• **Set exercise**
Only the number is needed: how many lines of the records include "part"?

══════════════════════════════

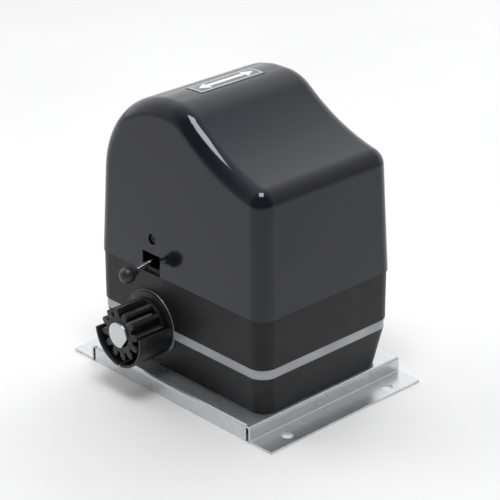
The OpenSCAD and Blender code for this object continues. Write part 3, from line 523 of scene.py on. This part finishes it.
def cover_skin(inset):
    """All rings of the cover, from the +Y side over the top to the -Y side."""
    rows, steps = wave(inset), 14
    turns = [math.pi / 2 * k / steps for k in range(steps + 1)]
    return ([wave_ring(rows, inset, 1, t) for t in reversed(turns)]
            + [wave_ring(rows, inset, -1, t) for t in turns])


def cover_shell():
    """The outer and inner skins, joined along the open foot."""
    outer, inner = cover_skin(0.0), cover_skin(WALL)
    m, n = len(outer[0]), len(outer)
    verts = [p for ring in outer + inner for p in ring]
    shift = n * m
    faces = []
    for i in range(n - 1):
        for j in range(m - 1):
            a = i * m + j
            faces.append((a, a + m, a + m + 1, a + 1))
            faces.append((shift + a, shift + a + 1, shift + a + m + 1, shift + a + m))
    for first in (0, (n - 1) * m):
        row = list(range(first, first + m))
        faces.append(tuple(row if first == 0 else reversed(row)))
        row = [v + shift for v in row]
        faces.append(tuple(reversed(row) if first == 0 else row))
    foot = [i * m for i in range(n)] + [i * m + m - 1 for i in reversed(range(n))]
    for a, b in zip(foot, foot[1:] + foot[:1]):
        faces.append((a, b, b + shift, a + shift))
    return tidy(made("cover_shell", verts, faces))


def make_cover():
    """The shell with a screw boss and its recess on each side, and the slot for the lever."""
    boss_r, recess_r, screw_r = 8.0, 5.5, 2.8
    boss_depth, boss_skin, recess_depth, screw_depth = 9, 1.2, 6, 12
    shell = cover_shell()
    y = side_y(COVER_SCREW_Z)

    def across(radius, side, start, end, steps=96):
        """A bar along Y at one cover screw, from start to end."""
        first, last = ((COVER_SCREW_X, side * out, COVER_SCREW_Z) for out in (start, end))
        return rod(radius, first, last, steps)

    cut(shell, [across(boss_r, s, y - boss_depth, y - boss_skin) for s in (-1, 1)], "UNION")
    slot_back, slot_front = -80, -120
    holes = [box((LEVER_X - SLOT_HALF, slot_front, SEAM_Z - 1), (LEVER_X + SLOT_HALF, slot_back, SLOT_TOP))]
    for s in (-1, 1):
        holes.append(across(recess_r, s, y - recess_depth, y + recess_depth))
        holes.append(across(screw_r, s, y - screw_depth, y, 48))
    cut(shell, holes)
    soften(shell, 0.6, 3, 40)
    finish_mesh(shell, "cover", ["top_cover"], "gloss_cover", smooth=28)


# ---------- the two black housings ----------

# How far a cutter runs past the open end of a housing
CUT_PAST = 0.01


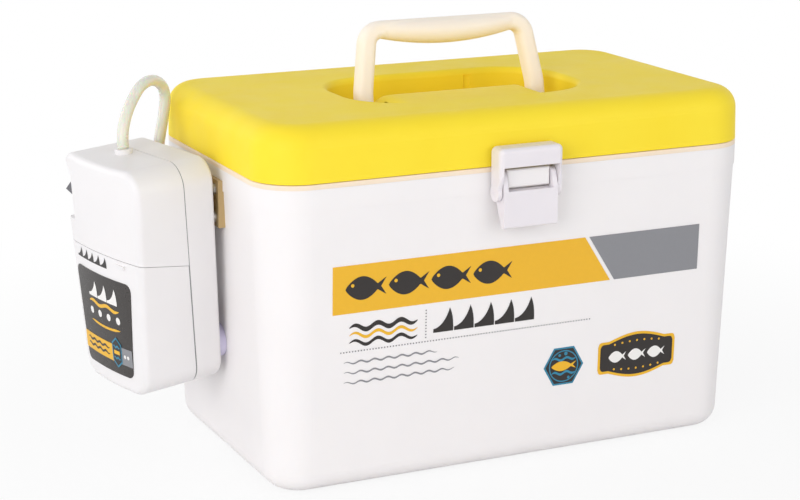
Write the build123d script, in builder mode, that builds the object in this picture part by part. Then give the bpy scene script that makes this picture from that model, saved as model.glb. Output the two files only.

══════════════════════════════

• **In response**
2